FIG. 1 illustrates an exemplary known computing system 10 including a computer processor 50. Processor 50, which may include one or more processing devices, includes one or more processing cores (nodes) 16, a bridge circuit 14, memory 19 containing microcode 21, and voltage/clock regulators 20. Memory 13 containing operating system code 15 is accessed by processor 50. In one embodiment, processing cores 16 execute microcode 21 and operating system code 15. In particular, an operating system module 12 includes operating system code 15 executed by at least one processing core 16, and microcode module 18 includes microcode 21 executed by at least one processing core 16. Processor 50 may include a central processing unit (CPU), a graphics processing unit (GPU), an accelerated processing unit (APU), and/or any other suitable processor or processing device. Processor 50 may be a single chip device, such as a system on a chip (SOC), or multiple physical devices. Computing system 10 includes a display 34 operatively coupled to processor 50. An exemplary computing system 10 includes a laptop, desktop, gaming system, mobile device (e.g., tablet, smartphone, etc.), multimedia player, electronic book (e-books), or any other suitable computing system or device.
Microcode module 18 interfaces with operating system module 12 to control aspects of processing cores 16. Microcode module 18 receives instructions or sequences from operating system module 12 and outputs instructions/sequences to bridge circuit 14 for controlling cores 16. For example, microcode module 18 provides signals to bridge circuit 14 for controlling the P state of processing cores 16 based on instructions from operating system module 12. Bridge circuit 14 manages communication between components of computing system 10, including between microcode module 18 and voltage/clock regulators 20. Bridge circuit 14 includes P state control logic 24 for controlling the P state of processing cores 16 based on instructions from microcode module 18.

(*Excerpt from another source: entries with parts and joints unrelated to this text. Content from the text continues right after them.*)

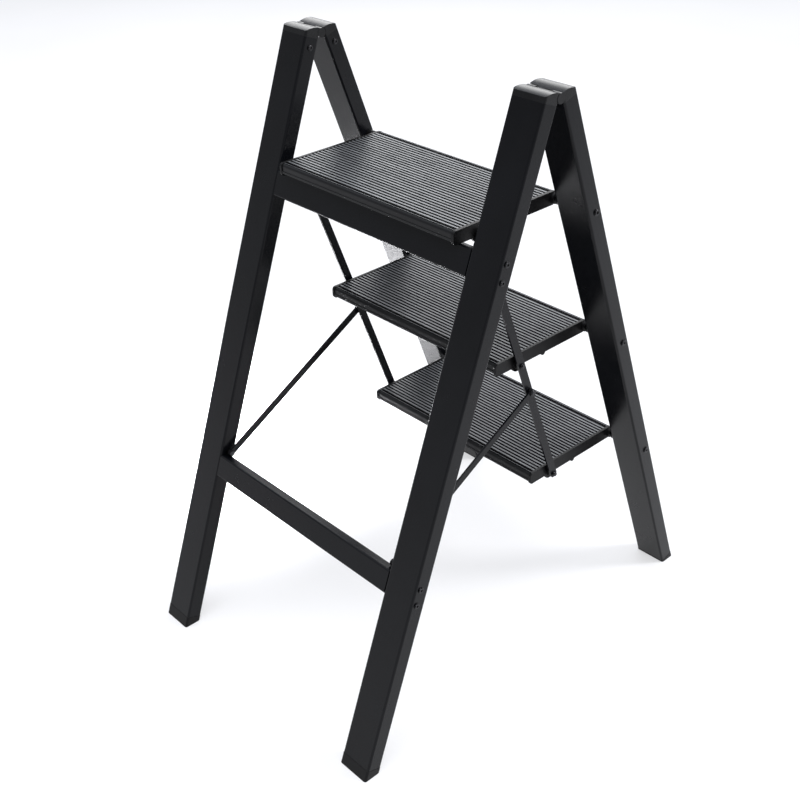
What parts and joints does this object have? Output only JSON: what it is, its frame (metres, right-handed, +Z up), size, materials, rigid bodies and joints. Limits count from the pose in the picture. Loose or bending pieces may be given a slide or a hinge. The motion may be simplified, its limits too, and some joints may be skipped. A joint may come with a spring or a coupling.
{
  "type": "folding step stool",
  "caption": "Free-standing folding step stool with ribbed treads, flat-tube legs, crossbars, tie bars and braces that fold flat together.",
  "frame": {"origin": "centre of the footprint at floor level with the stool fully open", "axes": "+Z up, +X to the right of a person about to climb, -Y the climbing side where the front legs stand"},
  "size_m": [0.4704, 0.6742, 0.8506],
  "materials": {
    "tube_coat": "satin black coating",
    "tread_coat": "satin dark grey coating",
    "black_plastic": "fine matte grain",
    "dark_steel": "dark zinc plated, slightly glossy"
  },
  "bodies": {
    "front_frame": {"front_leg_left": "tube_coat", "front_leg_right": "tube_coat", "front_hinge_cap_left": "black_plastic", "front_hinge_cap_right": "black_plastic", "hinge_pins": "dark_steel", "front_cap_screws": "dark_steel", "front_foot_left": "black_plastic", "front_foot_right": "black_plastic", "tread_pivot_bolts": "dark_steel", "tread_spacers": "black_plastic"},
    "rear_frame": {"rear_leg_left": "tube_coat", "rear_leg_right": "tube_coat", "rear_hinge_cap_left": "black_plastic", "rear_hinge_cap_right": "black_plastic", "rear_cap_screws": "dark_steel", "rear_foot_left": "black_plastic", "rear_foot_right": "black_plastic", "upper_crossbar": "tube_coat", "lower_crossbar": "tube_coat", "crossbar_screws": "dark_steel", "brace_rivets": "dark_steel"},
    "top_tread": {"tread_top": "tread_coat", "tread_cap_top_left": "black_plastic", "tread_cap_top_right": "black_plastic"},
    "middle_tread": {"tread_middle": "tread_coat", "tread_cap_middle_left": "black_plastic", "tread_cap_middle_right": "black_plastic"},
    "lower_tread": {"tread_lower": "tread_coat", "tread_cap_lower_left": "black_plastic", "tread_cap_lower_right": "black_plastic"},
    "left_tie_bar": {"tie_bar_left": "tube_coat", "tie_pins_left": "dark_steel"},
    "left_brace": {"brace_left": "tube_coat", "brace_bolt_left": "dark_steel"},
    "right_tie_bar": {"tie_bar_right": "tube_coat", "tie_pins_right": "dark_steel"},
    "right_brace": {"brace_right": "tube_coat", "brace_bolt_right": "dark_steel"}
  },
  "joints": [
    {"name": "main_hinge", "type": "hinge", "parent": "front_frame", "child": "rear_frame", "pos_m": [0, 0.00337, 0.8418], "axis": [-1, 0, 0], "range_deg": [0, 40.2]},
    {"name": "top_tread_pivot", "type": "hinge", "parent": "front_frame", "child": "top_tread", "pos_m": [0, -0.07365, 0.68317], "axis": [1, 0, 0], "range_deg": [0, 67]},
    {"name": "middle_tread_pivot", "type": "hinge", "parent": "front_frame", "child": "middle_tread", "pos_m": [0, -0.15185, 0.47177], "axis": [1, 0, 0], "range_deg": [0, 67]},
    {"name": "lower_tread_pivot", "type": "hinge", "parent": "front_frame", "child": "lower_tread", "pos_m": [0, -0.23005, 0.26037], "axis": [1, 0, 0], "range_deg": [0, 67]},
    {"name": "left_tie_bar_pivot", "type": "hinge", "parent": "middle_tread", "child": "left_tie_bar", "pos_m": [-0.1707, -0.01645, 0.46547], "axis": [-1, 0, 0], "range_deg": [0, 67]},
    {"name": "right_tie_bar_pivot", "type": "hinge", "parent": "middle_tread", "child": "right_tie_bar", "pos_m": [0.1707, -0.01645, 0.46547], "axis": [-1, 0, 0], "range_deg": [0, 67]},
    {"name": "left_brace_pivot", "type": "hinge", "parent": "rear_frame", "child": "left_brace", "pos_m": [-0.1764, 0.22328, 0.27426], "axis": [-1, 0, 0], "range_deg": [0, 37.04]},
    {"name": "right_brace_pivot", "type": "hinge", "parent": "rear_frame", "child": "right_brace", "pos_m": [0.1764, 0.22328, 0.27426], "axis": [-1, 0, 0], "range_deg": [0, 37.04]}
  ],
  "couplings": [
    {"joint": "top_tread_pivot", "follows": "main_hinge", "ratio": 1.6667},
    {"joint": "middle_tread_pivot", "follows": "main_hinge", "ratio": 1.6667},
    {"joint": "lower_tread_pivot", "follows": "main_hinge", "ratio": 1.6667},
    {"joint": "left_tie_bar_pivot", "follows": "main_hinge", "ratio": 1.6667},
    {"joint": "right_tie_bar_pivot", "follows": "main_hinge", "ratio": 1.6667},
    {"joint": "left_brace_pivot", "follows": "main_hinge", "ratio": 0.92116},
    {"joint": "right_brace_pivot", "follows": "main_hinge", "ratio": 0.92116}
  ]
}
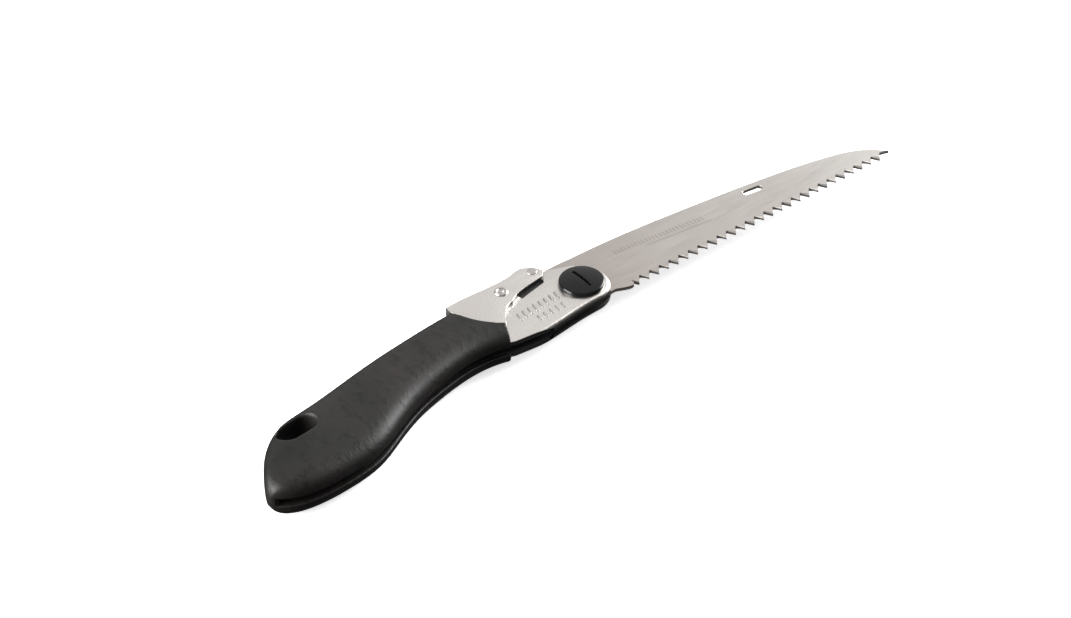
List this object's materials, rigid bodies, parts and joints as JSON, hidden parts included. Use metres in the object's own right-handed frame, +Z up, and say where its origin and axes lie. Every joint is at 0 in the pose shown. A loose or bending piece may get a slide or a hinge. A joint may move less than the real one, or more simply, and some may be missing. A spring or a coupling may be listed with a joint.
{
  "type": "folding pruning saw",
  "caption": "Folding pruning saw, open: steel blade on a pivot bolt between pressed steel sides, sprung lock lever, and a curved black rubber grip with a lanyard hole.",
  "frame": {"origin": "middle of the open saw's footprint, on the surface that it lies on", "axes": "+X towards the blade's tip, +Y towards the blade's back, +Z up, through the saw's thickness"},
  "size_m": [0.293, 0.0485, 0.0176],
  "materials": {
    "blade_steel": "satin brushed saw steel with ground teeth",
    "frame_steel": "satin nickel-plated pressed steel",
    "lever_steel": "satin nickel-plated pressed steel",
    "pin_steel": "plain turned steel",
    "spring_steel": "drawn spring wire",
    "black_bolt": "glossy black coated steel",
    "bushing_brass": "turned brass",
    "washer_nylon": "natural nylon",
    "liner_nylon": "black nylon",
    "grip_rubber": "black satin rubber with a fine grain"
  },
  "bodies": {
    "frame": {"side_plate_left": "frame_steel", "side_plate_right": "frame_steel", "channel_liner_left": "liner_nylon", "channel_liner_right": "liner_nylon", "spine_spacer": "liner_nylon", "frame_rivet_front": "pin_steel", "frame_rivet_middle": "pin_steel", "frame_rivet_rear": "pin_steel", "pivot_bolt": "black_bolt", "pivot_nut": "black_bolt", "pivot_bushing": "bushing_brass", "spring_washer": "spring_steel", "thrust_washer_left": "washer_nylon", "thrust_washer_right": "washer_nylon", "lever_rivet": "pin_steel", "lever_sleeve": "pin_steel", "lever_spring": "spring_steel", "rubber_grip": "grip_rubber"},
    "blade": {"blade": "blade_steel"},
    "lever": {"lock_lever": "lever_steel", "lock_pin": "pin_steel"}
  },
  "joints": [
    {"name": "blade_fold", "type": "hinge", "parent": "frame", "child": "blade", "pos_m": [0.00585, 0.00485, 0.0088], "axis": [0, 0, 1], "range_deg": [-170.5, 0]},
    {"name": "lever_press", "type": "hinge", "parent": "frame", "child": "lever", "pos_m": [-0.02045, 0.01775, 0.0088], "axis": [0, 0, 1], "range_deg": [0, 7], "stiffness_Nm_per_rad": 0.6, "springref_deg": -20.05, "deforming": ["lever_spring"]}
  ]
}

Operating system module 12 (or P state control logic 24) may determine that a P state of processing cores 16 should change from one level to another based, for example, on usage or utilization of the cores 16. Operating system module 12 generates a P state change request 22 and transmits the request 22 to microcode module 18. Alternatively, operating system module 12 may write request 22 to a register, and microcode module 18 retrieves the request 22 from the register. The P state change request 22 identifies a target performance state, which includes a target operating voltage and a target operating frequency of the cores 16. Microcode module 18 sends the P state change request 22 to bridge circuit 14 for servicing. Microcode module 18 may adjust the request 22, for example, by delaying transmission of the request 22 to bridge circuit 14 or by transmitting the request 22 according to a delivery sequence.
Microcode module 18 writes the request 22 to a storage register 26 of bridge circuit 14 accessible by P state control logic 24. P state control logic 24 issues a voltage and frequency request 30 to regulators 20 (voltage regulator 40 and clock regulator 42, respectively) corresponding to the P state identified with request 22. The voltage and frequency request 30 specifies the target operating voltage and operating frequency of processing cores 16 that was identified in the request 22. Voltage/clock regulators 20 execute the voltage/frequency request 30 by sending corresponding voltage/frequency signals to the respective power rail and clock rail of processing cores 16. In response to the request 22 from microcode module 18, P state control logic 24 may implement the voltage change before or after the frequency change.
If computing system 10 is hacked or otherwise accessed without authorization, the hacker may attempt to cause processor 50 (or subsystems of processor 50) to enter into an improper P state with improper operating voltage and/or frequency levels of processing cores 16. Such improper operating voltages and frequencies may create security vulnerabilities in computing system 10. For example, changes to the operating voltage or frequency of the processing cores 16 may be applied to other voltage planes, pins, or rails coupled to other subsystems of processor 50, including processor memory, for example. As such, if a change in an operating voltage and/or frequency occurs in an undesired manner, there may be a potential that either the processing cores 16 or other subsystems are put in a state that allows the readout of data from registers and memory locations. For example, a hacker may attempt to glitch (e.g., short-term fault) the operating voltage in a predictable way to cause the processor 50 to incorrectly branch or load data, read out proprietary information, or perform other illegal or improper operations.
Therefore, a need exists for methods and systems to provide improved monitoring and secure control during a performance state change of the processor to thereby reduce the likelihood of a security breach. Further, a need exists for methods and systems to improve the detection and blocking of unauthorized access during a performance state change.